▶ Task: Repeat the whole listing below, word for word.
──────────
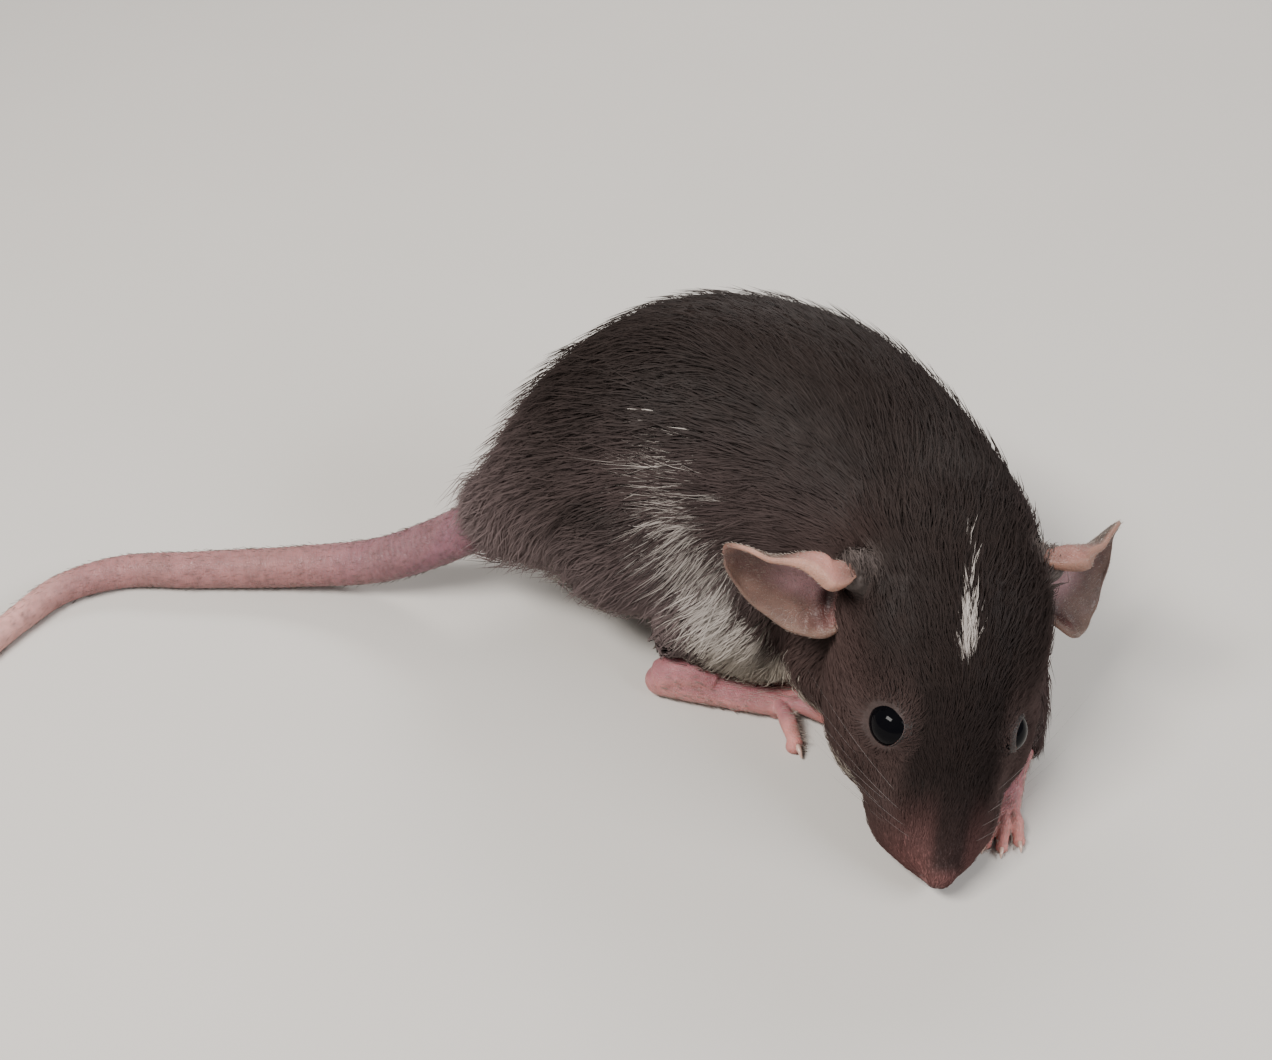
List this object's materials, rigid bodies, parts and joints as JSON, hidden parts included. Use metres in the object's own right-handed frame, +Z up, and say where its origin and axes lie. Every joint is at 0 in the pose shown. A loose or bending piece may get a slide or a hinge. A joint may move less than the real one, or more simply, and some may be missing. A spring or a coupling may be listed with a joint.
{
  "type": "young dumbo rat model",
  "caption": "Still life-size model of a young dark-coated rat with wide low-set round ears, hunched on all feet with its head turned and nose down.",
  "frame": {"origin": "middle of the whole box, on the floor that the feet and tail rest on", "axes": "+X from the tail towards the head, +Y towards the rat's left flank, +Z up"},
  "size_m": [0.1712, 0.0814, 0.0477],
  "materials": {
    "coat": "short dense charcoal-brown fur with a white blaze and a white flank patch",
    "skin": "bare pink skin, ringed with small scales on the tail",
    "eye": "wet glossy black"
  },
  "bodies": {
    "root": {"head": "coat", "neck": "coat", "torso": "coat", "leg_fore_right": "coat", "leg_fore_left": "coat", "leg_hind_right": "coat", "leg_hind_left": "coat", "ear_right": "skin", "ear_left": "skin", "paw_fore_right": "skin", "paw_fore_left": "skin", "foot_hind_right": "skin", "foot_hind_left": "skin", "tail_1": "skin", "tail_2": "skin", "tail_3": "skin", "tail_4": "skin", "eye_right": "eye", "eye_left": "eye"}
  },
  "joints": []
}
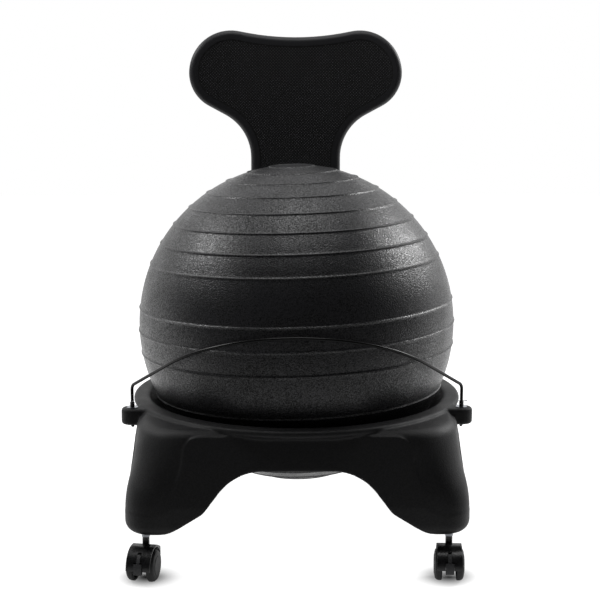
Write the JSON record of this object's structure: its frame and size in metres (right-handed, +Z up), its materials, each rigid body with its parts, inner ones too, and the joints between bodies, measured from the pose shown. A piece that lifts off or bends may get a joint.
──────────
▶ Reply:
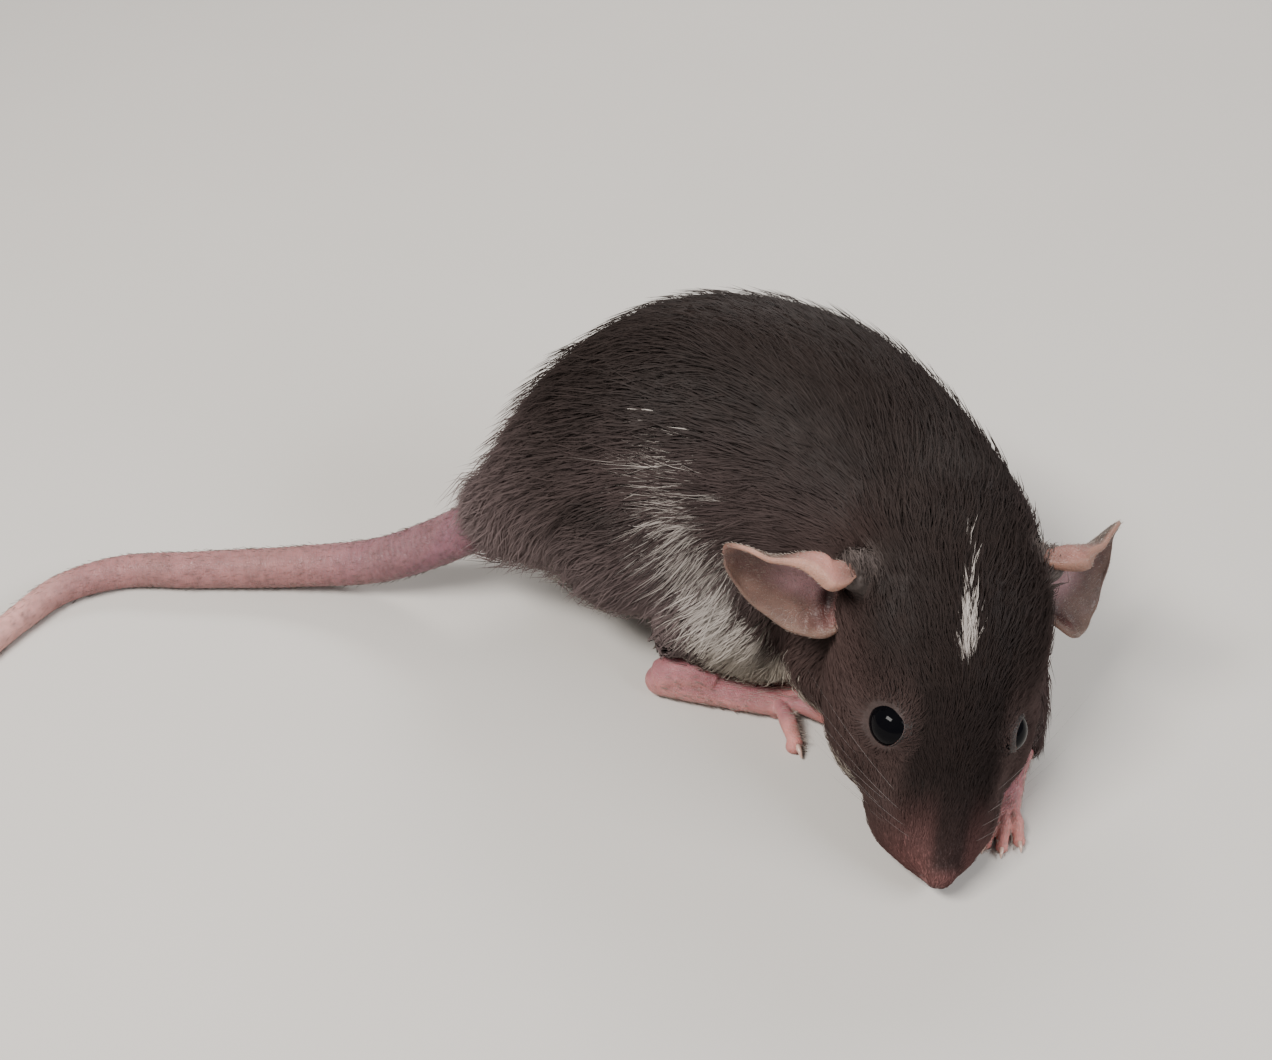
List this object's materials, rigid bodies, parts and joints as JSON, hidden parts included. Use metres in the object's own right-handed frame, +Z up, and say where its origin and axes lie. Every joint is at 0 in the pose shown. A loose or bending piece may get a slide or a hinge. A joint may move less than the real one, or more simply, and some may be missing. A spring or a coupling may be listed with a joint.
{
  "type": "young dumbo rat model",
  "caption": "Still life-size model of a young dark-coated rat with wide low-set round ears, hunched on all feet with its head turned and nose down.",
  "frame": {"origin": "middle of the whole box, on the floor that the feet and tail rest on", "axes": "+X from the tail towards the head, +Y towards the rat's left flank, +Z up"},
  "size_m": [0.1712, 0.0814, 0.0477],
  "materials": {
    "coat": "short dense charcoal-brown fur with a white blaze and a white flank patch",
    "skin": "bare pink skin, ringed with small scales on the tail",
    "eye": "wet glossy black"
  },
  "bodies": {
    "root": {"head": "coat", "neck": "coat", "torso": "coat", "leg_fore_right": "coat", "leg_fore_left": "coat", "leg_hind_right": "coat", "leg_hind_left": "coat", "ear_right": "skin", "ear_left": "skin", "paw_fore_right": "skin", "paw_fore_left": "skin", "foot_hind_right": "skin", "foot_hind_left": "skin", "tail_1": "skin", "tail_2": "skin", "tail_3": "skin", "tail_4": "skin", "eye_right": "eye", "eye_left": "eye"}
  },
  "joints": []
}
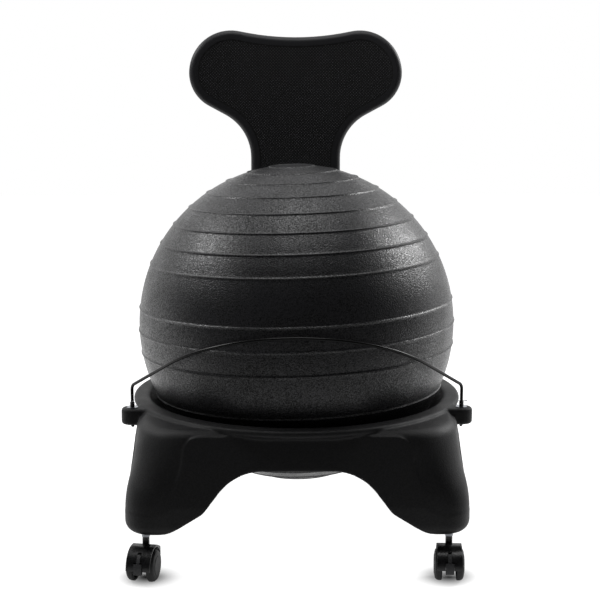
Write the JSON record of this object's structure: its frame and size in metres (right-handed, +Z up), its materials, each rigid body with its parts, inner ones too, and the joints between bodies, measured from the pose shown. A piece that lifts off or bends may get a joint.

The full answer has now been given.